■ **Source records**
++++++++
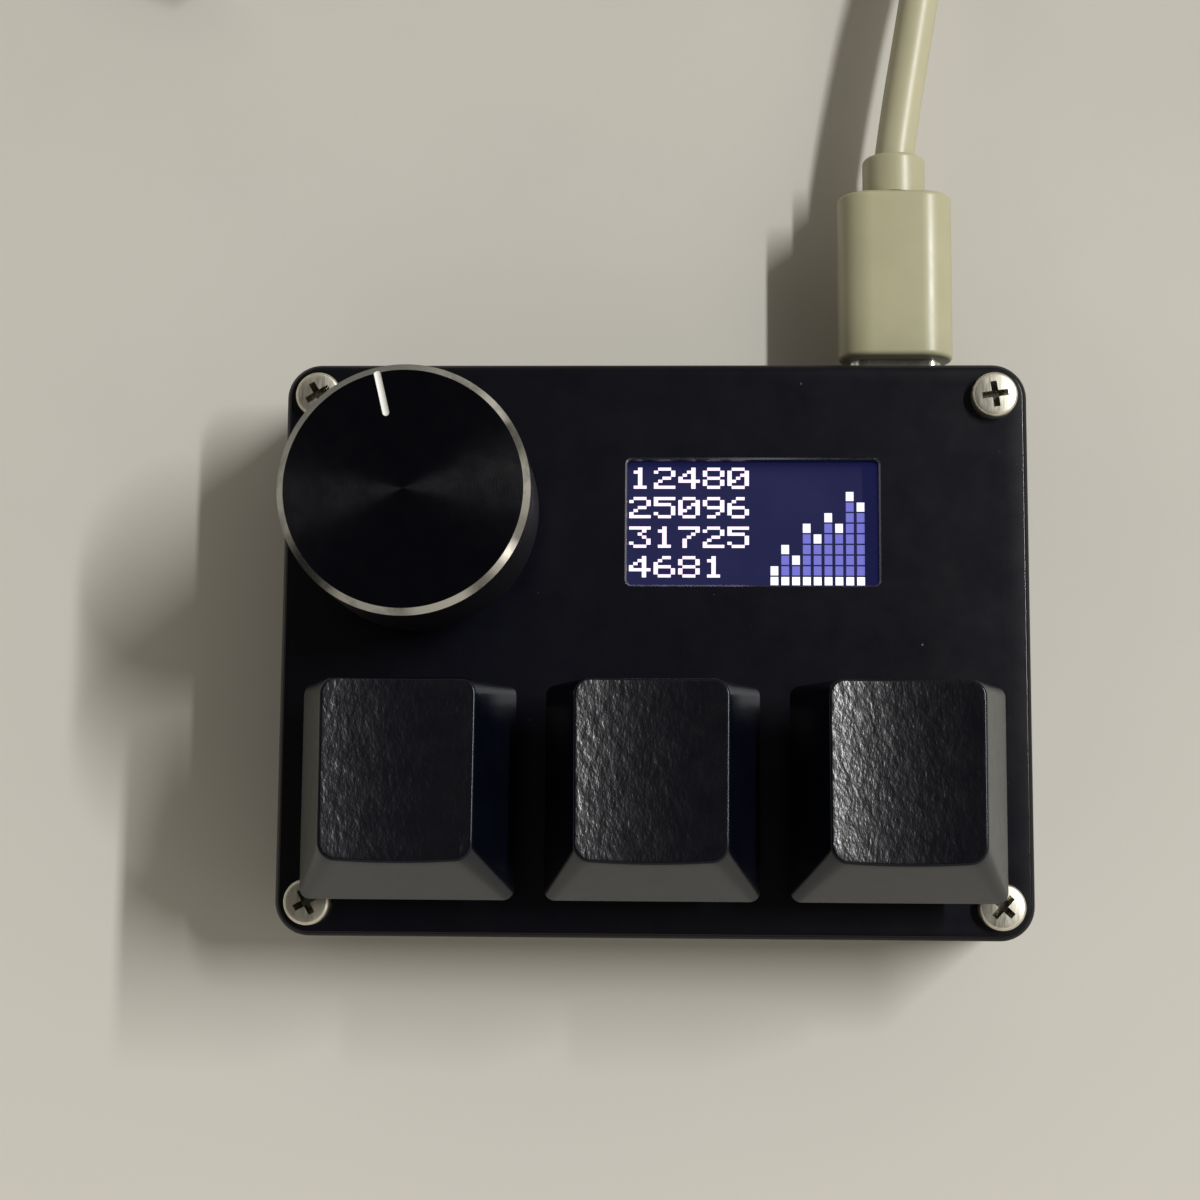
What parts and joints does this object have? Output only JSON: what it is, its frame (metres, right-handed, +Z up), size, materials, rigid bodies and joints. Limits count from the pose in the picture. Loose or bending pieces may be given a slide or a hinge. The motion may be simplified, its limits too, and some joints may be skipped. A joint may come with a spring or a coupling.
{
  "type": "macro keypad",
  "caption": "Small desk keypad with a row of sculpted keys, a turning and pressing dial, a small lit screen and a USB lead.",
  "frame": {"origin": "centre of the case's footprint, on the surface that the feet rest on", "axes": "+X along the row of keys to the right, +Y away from the user towards the lead, +Z up"},
  "size_m": [0.0859, 0.1519, 0.0299],
  "materials": {
    "case": "satin black anodised",
    "plate": "satin black anodised",
    "screw_steel": "nickel plated",
    "rubber": "matt",
    "board": "black solder mask",
    "chip": "moulded epoxy",
    "socket_steel": "drawn steel",
    "tongue": "moulded",
    "foam": "closed-cell foam",
    "screen_glass": "polished, lit from behind",
    "backlight": "white moulded",
    "connector": "moulded",
    "flex": "polyimide film",
    "encoder_plastic": "moulded",
    "encoder_metal": "die cast and plated",
    "terminal": "tin plated",
    "spring_steel": "drawn wire or strip",
    "rotor": "moulded",
    "shaft_metal": "turned",
    "knob": "turned, black anodised, with a bright cut ring and pointer",
    "grub": "blackened",
    "switch_base": "moulded",
    "switch_cover": "moulded",
    "switch_stem": "moulded",
    "magnet": "nickel plated",
    "keycap": "finely grained",
    "plug_steel": "nickel plated",
    "plug_body": "satin moulded",
    "cable": "soft, slightly glossy"
  },
  "bodies": {
    "base": {"case_tray": "case", "top_plate": "plate", "plate_screws": "screw_steel", "rubber_feet": "rubber", "circuit_board": "board", "processor_chip": "chip", "magnet_sensors": "chip", "board_components": "chip", "usb_socket_shell": "socket_steel", "usb_socket_tongue": "tongue", "screen_gasket": "foam", "screen_glass": "screen_glass", "screen_backlight": "backlight", "screen_pad": "foam", "screen_connector": "connector", "screen_flex": "flex", "encoder_base": "encoder_plastic", "encoder_frame": "encoder_metal", "encoder_terminals": "terminal", "detent_spring": "spring_steel", "encoder_dome": "spring_steel", "plug_shell": "plug_steel", "plug_body": "plug_body", "plug_collar": "plug_body", "cable_lead": "cable", "cable_coil": "cable", "cable_tail": "cable", "usb_a_collar": "plug_body", "usb_a_body": "plug_body", "usb_a_shell": "plug_steel", "usb_a_tongue": "tongue", "switch_base_left": "switch_base", "switch_cover_left": "switch_cover", "switch_spring_left": "spring_steel", "switch_base_middle": "switch_base", "switch_cover_middle": "switch_cover", "switch_spring_middle": "spring_steel", "switch_base_right": "switch_base", "switch_cover_right": "switch_cover", "switch_spring_right": "spring_steel"},
    "key_left": {"keycap_left": "keycap", "switch_stem_left": "switch_stem", "switch_magnet_left": "magnet"},
    "key_middle": {"keycap_middle": "keycap", "switch_stem_middle": "switch_stem", "switch_magnet_middle": "magnet"},
    "key_right": {"keycap_right": "keycap", "switch_stem_right": "switch_stem", "switch_magnet_right": "magnet"},
    "encoder_wheel": {"encoder_rotor": "rotor"},
    "dial": {"knob": "knob", "encoder_shaft": "shaft_metal", "grub_screw": "grub"}
  },
  "joints": [
    {"name": "key_left_press", "type": "slide", "parent": "base", "child": "key_left", "axis": [0, 0, -1], "range_m": [0, 0.004], "stiffness_N_per_m": 50, "springref_m": -0.007, "deforming": ["switch_spring_left"]},
    {"name": "key_middle_press", "type": "slide", "parent": "base", "child": "key_middle", "axis": [0, 0, -1], "range_m": [0, 0.004], "stiffness_N_per_m": 50, "springref_m": -0.007, "deforming": ["switch_spring_middle"]},
    {"name": "key_right_press", "type": "slide", "parent": "base", "child": "key_right", "axis": [0, 0, -1], "range_m": [0, 0.004], "stiffness_N_per_m": 50, "springref_m": -0.007, "deforming": ["switch_spring_right"]},
    {"name": "dial_turn", "type": "hinge", "parent": "base", "child": "encoder_wheel", "pos_m": [-0.0201, 0.01103, 0.02], "axis": [0, 0, 1], "continuous": true},
    {"name": "dial_press", "type": "slide", "parent": "encoder_wheel", "child": "dial", "axis": [0, 0, -1], "range_m": [0, 0.0005], "stiffness_N_per_m": 6000, "springref_m": -0.0003, "deforming": ["encoder_dome"]}
  ]
}
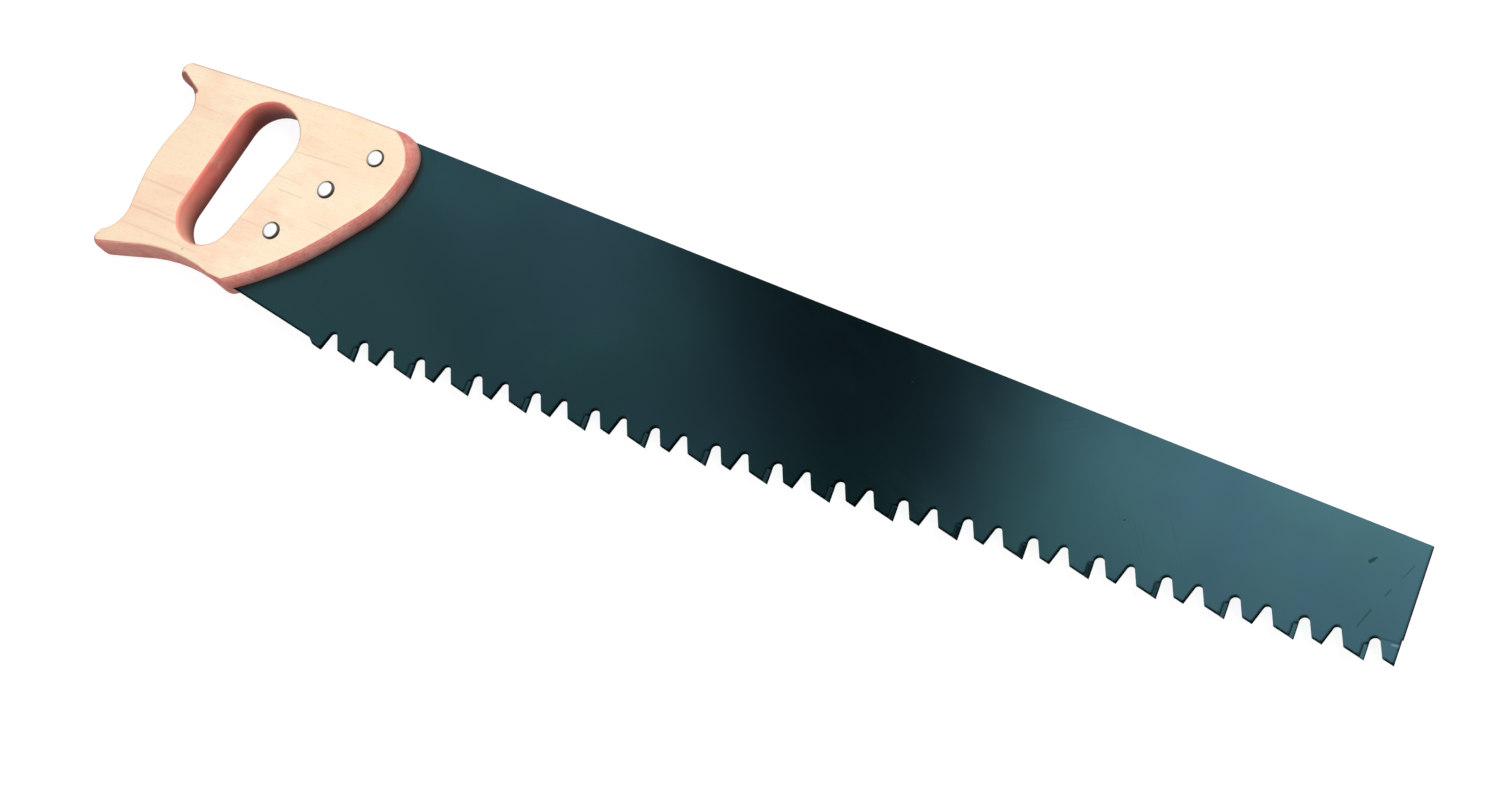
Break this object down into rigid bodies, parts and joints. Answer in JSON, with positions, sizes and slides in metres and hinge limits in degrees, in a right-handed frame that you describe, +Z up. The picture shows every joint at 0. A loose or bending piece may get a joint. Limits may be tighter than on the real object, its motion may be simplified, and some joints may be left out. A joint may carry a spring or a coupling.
{
  "type": "aerated concrete saw",
  "caption": "Hand saw for aerated concrete block: tapered painted steel blade, hard-metal tipped teeth alternating with plain ones, closed beech handle held by three bolts.",
  "frame": {"origin": "on the handle's far face, on the axis of the middle of the three fasteners; the saw lies flat on that face", "axes": "+X along the tooth line towards the toe, +Y from the teeth to the blade's back edge, +Z up through the thickness to the face that shows the bolt heads"},
  "size_m": [0.749, 0.1359, 0.0239],
  "materials": {
    "blade_paint": "satin",
    "carbide": "ground",
    "beech": "lacquered",
    "bolt_steel": "polished",
    "nut_steel": "brushed"
  },
  "bodies": {
    "root": {"blade": "blade_paint", "handle": "beech", "carbide_tip_01": "carbide", "carbide_tip_02": "carbide", "carbide_tip_03": "carbide", "carbide_tip_04": "carbide", "carbide_tip_05": "carbide", "carbide_tip_06": "carbide", "carbide_tip_07": "carbide", "carbide_tip_08": "carbide", "carbide_tip_09": "carbide", "carbide_tip_10": "carbide", "carbide_tip_11": "carbide", "carbide_tip_12": "carbide", "carbide_tip_13": "carbide", "carbide_tip_14": "carbide", "carbide_tip_15": "carbide", "carbide_tip_16": "carbide", "carbide_tip_17": "carbide", "handle_bolt_1": "bolt_steel", "handle_bolt_2": "bolt_steel", "handle_bolt_3": "bolt_steel", "handle_nut_1": "nut_steel", "handle_nut_2": "nut_steel", "handle_nut_3": "nut_steel"}
  },
  "joints": []
}
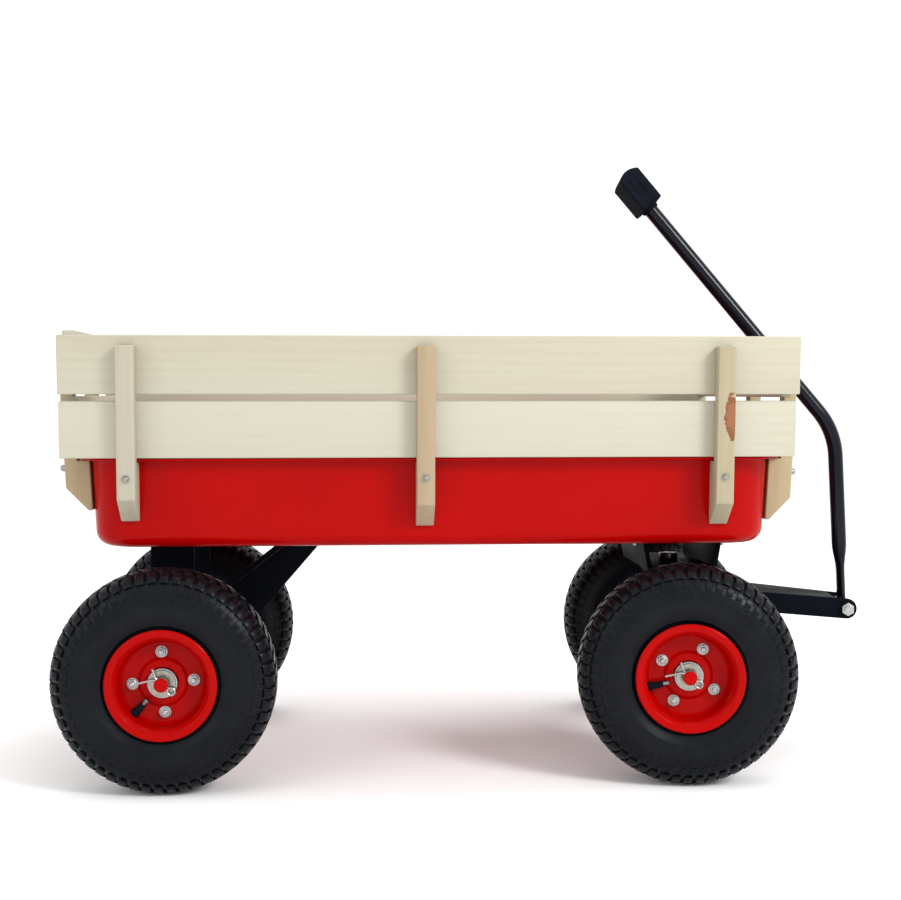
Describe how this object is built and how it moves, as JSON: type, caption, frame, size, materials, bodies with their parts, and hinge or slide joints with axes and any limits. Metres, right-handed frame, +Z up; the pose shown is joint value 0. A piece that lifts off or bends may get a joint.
++++++++
■ **Exercise goal**
Output the listing above exactly as it appears.

■ **Response for this exercise**
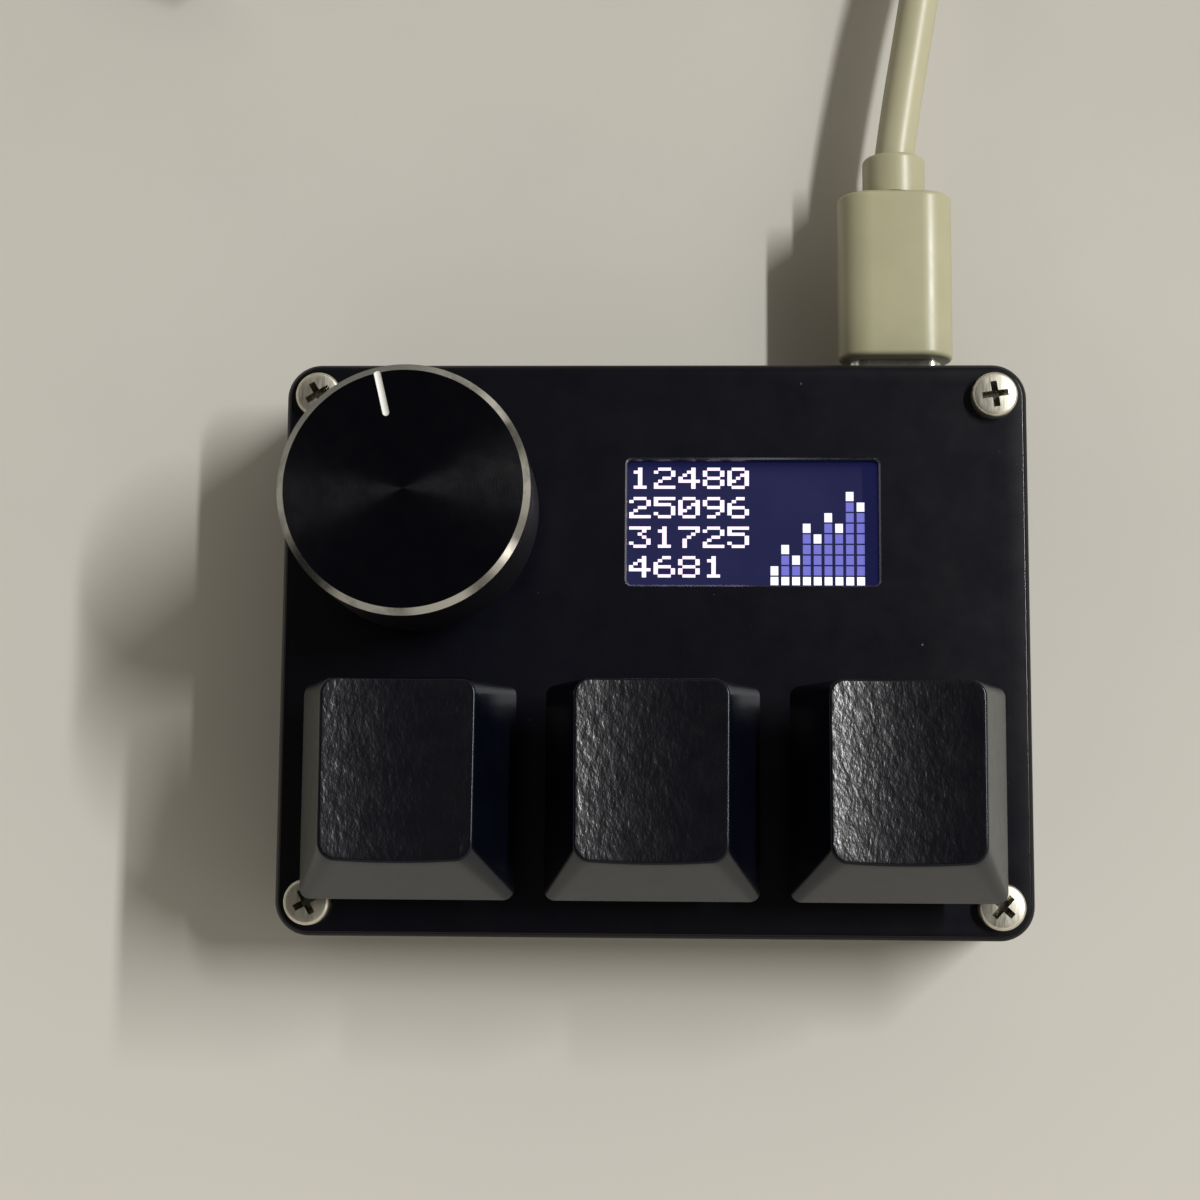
What parts and joints does this object have? Output only JSON: what it is, its frame (metres, right-handed, +Z up), size, materials, rigid bodies and joints. Limits count from the pose in the picture. Loose or bending pieces may be given a slide or a hinge. The motion may be simplified, its limits too, and some joints may be skipped. A joint may come with a spring or a coupling.
{
  "type": "macro keypad",
  "caption": "Small desk keypad with a row of sculpted keys, a turning and pressing dial, a small lit screen and a USB lead.",
  "frame": {"origin": "centre of the case's footprint, on the surface that the feet rest on", "axes": "+X along the row of keys to the right, +Y away from the user towards the lead, +Z up"},
  "size_m": [0.0859, 0.1519, 0.0299],
  "materials": {
    "case": "satin black anodised",
    "plate": "satin black anodised",
    "screw_steel": "nickel plated",
    "rubber": "matt",
    "board": "black solder mask",
    "chip": "moulded epoxy",
    "socket_steel": "drawn steel",
    "tongue": "moulded",
    "foam": "closed-cell foam",
    "screen_glass": "polished, lit from behind",
    "backlight": "white moulded",
    "connector": "moulded",
    "flex": "polyimide film",
    "encoder_plastic": "moulded",
    "encoder_metal": "die cast and plated",
    "terminal": "tin plated",
    "spring_steel": "drawn wire or strip",
    "rotor": "moulded",
    "shaft_metal": "turned",
    "knob": "turned, black anodised, with a bright cut ring and pointer",
    "grub": "blackened",
    "switch_base": "moulded",
    "switch_cover": "moulded",
    "switch_stem": "moulded",
    "magnet": "nickel plated",
    "keycap": "finely grained",
    "plug_steel": "nickel plated",
    "plug_body": "satin moulded",
    "cable": "soft, slightly glossy"
  },
  "bodies": {
    "base": {"case_tray": "case", "top_plate": "plate", "plate_screws": "screw_steel", "rubber_feet": "rubber", "circuit_board": "board", "processor_chip": "chip", "magnet_sensors": "chip", "board_components": "chip", "usb_socket_shell": "socket_steel", "usb_socket_tongue": "tongue", "screen_gasket": "foam", "screen_glass": "screen_glass", "screen_backlight": "backlight", "screen_pad": "foam", "screen_connector": "connector", "screen_flex": "flex", "encoder_base": "encoder_plastic", "encoder_frame": "encoder_metal", "encoder_terminals": "terminal", "detent_spring": "spring_steel", "encoder_dome": "spring_steel", "plug_shell": "plug_steel", "plug_body": "plug_body", "plug_collar": "plug_body", "cable_lead": "cable", "cable_coil": "cable", "cable_tail": "cable", "usb_a_collar": "plug_body", "usb_a_body": "plug_body", "usb_a_shell": "plug_steel", "usb_a_tongue": "tongue", "switch_base_left": "switch_base", "switch_cover_left": "switch_cover", "switch_spring_left": "spring_steel", "switch_base_middle": "switch_base", "switch_cover_middle": "switch_cover", "switch_spring_middle": "spring_steel", "switch_base_right": "switch_base", "switch_cover_right": "switch_cover", "switch_spring_right": "spring_steel"},
    "key_left": {"keycap_left": "keycap", "switch_stem_left": "switch_stem", "switch_magnet_left": "magnet"},
    "key_middle": {"keycap_middle": "keycap", "switch_stem_middle": "switch_stem", "switch_magnet_middle": "magnet"},
    "key_right": {"keycap_right": "keycap", "switch_stem_right": "switch_stem", "switch_magnet_right": "magnet"},
    "encoder_wheel": {"encoder_rotor": "rotor"},
    "dial": {"knob": "knob", "encoder_shaft": "shaft_metal", "grub_screw": "grub"}
  },
  "joints": [
    {"name": "key_left_press", "type": "slide", "parent": "base", "child": "key_left", "axis": [0, 0, -1], "range_m": [0, 0.004], "stiffness_N_per_m": 50, "springref_m": -0.007, "deforming": ["switch_spring_left"]},
    {"name": "key_middle_press", "type": "slide", "parent": "base", "child": "key_middle", "axis": [0, 0, -1], "range_m": [0, 0.004], "stiffness_N_per_m": 50, "springref_m": -0.007, "deforming": ["switch_spring_middle"]},
    {"name": "key_right_press", "type": "slide", "parent": "base", "child": "key_right", "axis": [0, 0, -1], "range_m": [0, 0.004], "stiffness_N_per_m": 50, "springref_m": -0.007, "deforming": ["switch_spring_right"]},
    {"name": "dial_turn", "type": "hinge", "parent": "base", "child": "encoder_wheel", "pos_m": [-0.0201, 0.01103, 0.02], "axis": [0, 0, 1], "continuous": true},
    {"name": "dial_press", "type": "slide", "parent": "encoder_wheel", "child": "dial", "axis": [0, 0, -1], "range_m": [0, 0.0005], "stiffness_N_per_m": 6000, "springref_m": -0.0003, "deforming": ["encoder_dome"]}
  ]
}
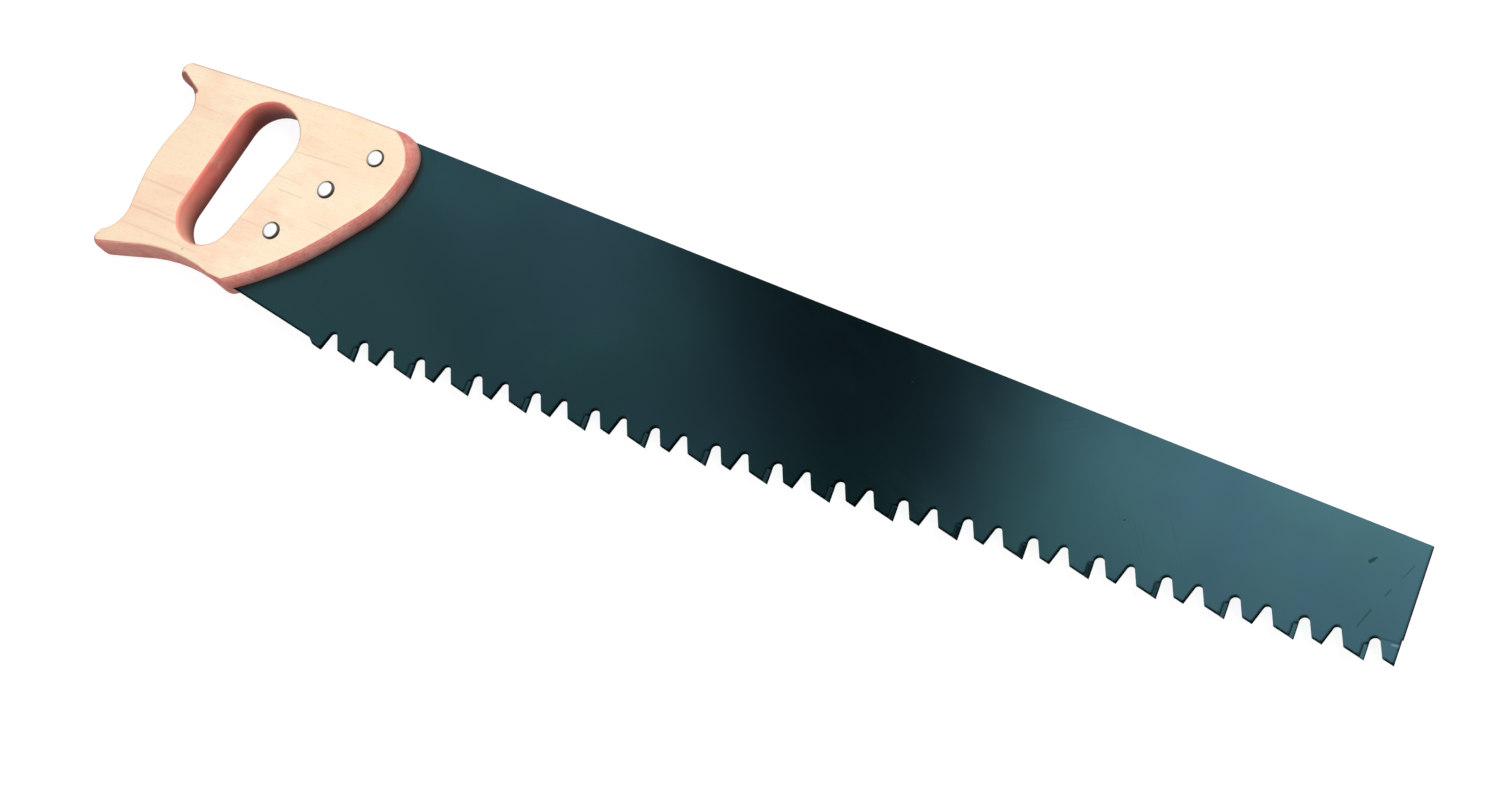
Break this object down into rigid bodies, parts and joints. Answer in JSON, with positions, sizes and slides in metres and hinge limits in degrees, in a right-handed frame that you describe, +Z up. The picture shows every joint at 0. A loose or bending piece may get a joint. Limits may be tighter than on the real object, its motion may be simplified, and some joints may be left out. A joint may carry a spring or a coupling.
{
  "type": "aerated concrete saw",
  "caption": "Hand saw for aerated concrete block: tapered painted steel blade, hard-metal tipped teeth alternating with plain ones, closed beech handle held by three bolts.",
  "frame": {"origin": "on the handle's far face, on the axis of the middle of the three fasteners; the saw lies flat on that face", "axes": "+X along the tooth line towards the toe, +Y from the teeth to the blade's back edge, +Z up through the thickness to the face that shows the bolt heads"},
  "size_m": [0.749, 0.1359, 0.0239],
  "materials": {
    "blade_paint": "satin",
    "carbide": "ground",
    "beech": "lacquered",
    "bolt_steel": "polished",
    "nut_steel": "brushed"
  },
  "bodies": {
    "root": {"blade": "blade_paint", "handle": "beech", "carbide_tip_01": "carbide", "carbide_tip_02": "carbide", "carbide_tip_03": "carbide", "carbide_tip_04": "carbide", "carbide_tip_05": "carbide", "carbide_tip_06": "carbide", "carbide_tip_07": "carbide", "carbide_tip_08": "carbide", "carbide_tip_09": "carbide", "carbide_tip_10": "carbide", "carbide_tip_11": "carbide", "carbide_tip_12": "carbide", "carbide_tip_13": "carbide", "carbide_tip_14": "carbide", "carbide_tip_15": "carbide", "carbide_tip_16": "carbide", "carbide_tip_17": "carbide", "handle_bolt_1": "bolt_steel", "handle_bolt_2": "bolt_steel", "handle_bolt_3": "bolt_steel", "handle_nut_1": "nut_steel", "handle_nut_2": "nut_steel", "handle_nut_3": "nut_steel"}
  },
  "joints": []
}
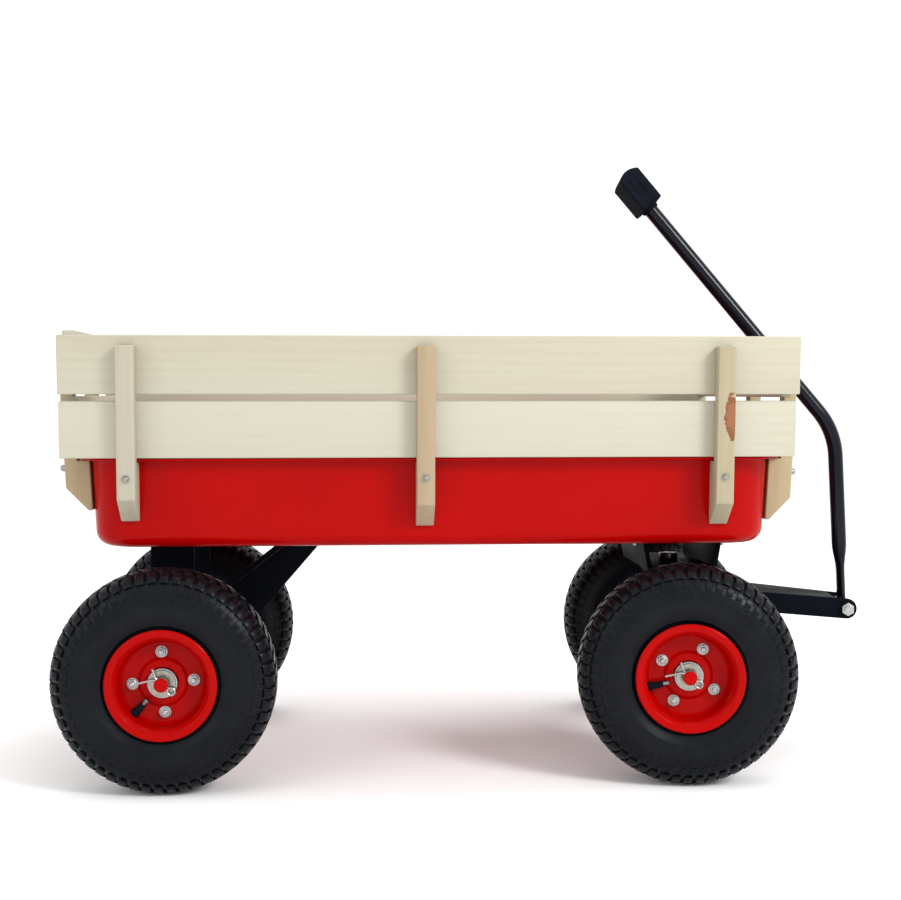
Describe how this object is built and how it moves, as JSON: type, caption, frame, size, materials, bodies with their parts, and hinge or slide joints with axes and any limits. Metres, right-handed frame, +Z up; the pose shown is joint value 0. A piece that lifts off or bends may get a joint.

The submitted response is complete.